There is a lot we can learn from rivers, lakes, streams, oceans … any and all waterways on this planet.

Everything is connected. A river may be at the heart of a community, but it knows no boundaries – it continues to flow. The flow carries it into the next community, and another, before it eventually reaches the ocean. And that ocean? It merges with another ocean.

We may try to manipulate these water bodies or even take ownership of them and give them names and boundary lines, but at the end of the day, we know we can never truly possess them – only care and respect for them. A love unconditional.

What makes me feel connected to the river is the fact that we are all linked to it. We live along it, we enjoy its beauty, we make memories. The same river can have millions of memories clustered on its shores – each memory as unique as the rest.

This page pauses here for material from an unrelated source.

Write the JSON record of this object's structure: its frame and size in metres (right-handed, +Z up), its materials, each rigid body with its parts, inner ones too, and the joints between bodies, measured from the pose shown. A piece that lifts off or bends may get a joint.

These memories are bookmarked in our minds. We remember how the sun glinted off the waves, or how the air was lightly fragranced with the smell of salt, or how, whether it be skyscrapers or the mountains looming over the water, a majestic feeling is released from the heart.

These beautiful memories come with the privilege of having clean and safe water bodies to live near. Nothing is memorable or unique about pollution and abuse of our waterways.

When we disrespect and neglect our waterways, we are disrespecting and neglecting ourselves as well as each other. We are all connected through these living waters, and initiatives such as Riverkeeper Sweep serve as helpful and important reminders that we are responsible for keeping these connections flowing.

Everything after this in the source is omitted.